Sometimes he unrolled in a more learned setting. A ticket for one of his Unrollings at the Royal Institution could set you back a guinea. Often though he unrolled at private houses. It was all the rage, a bit like Tupperware parties in the 1960s. Then attitudes changed. People began to ask was it right to disturb the dead in such a circus setting, and was anything being learned from the exercise? Unrolling parties suddenly became very ‘last year.’ But Dr Pettigrew has one final claim to fame.

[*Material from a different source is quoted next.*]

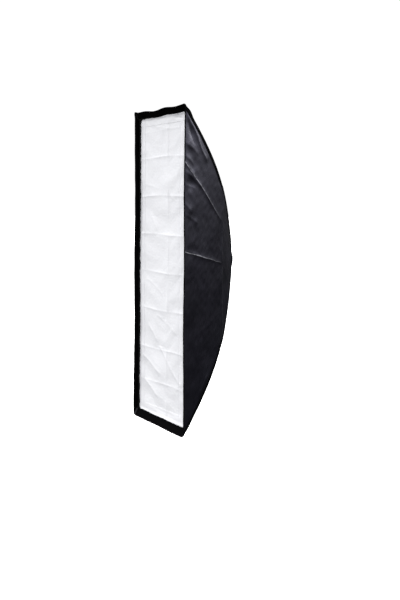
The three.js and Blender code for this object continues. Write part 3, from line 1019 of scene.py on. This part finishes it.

The 10th Duke of Hamilton, a man known in life mainly for the splendour of his wardrobe, was also keen on all things Egyptian. He ordered a mausoleum to be built in the grounds of Hamilton Palace and bought himself a Ptolemaic sarcophagus. Then, when he died, in 1852, Pettigrew hurried round to Portman Square as arranged and embalmed him. The body was then transported north to Lanarkshire in a regular coffin. At Hamilton it was transferred to the basalt sarcophagus. This had originally been the resting place of an Egyptian princess and so had to be chiselled out a little, to accommodate the duke’s more substantial body. There he rested for several years, but the estate fell into disrepair and the house and mausoleum were demolished in the 1920s. There's a sports' ground there now, The Duke and his sarcophagus ended up in a council cemetery. O tempora! O mores!

Horatia Nelson did get her pension however. But that’s another story.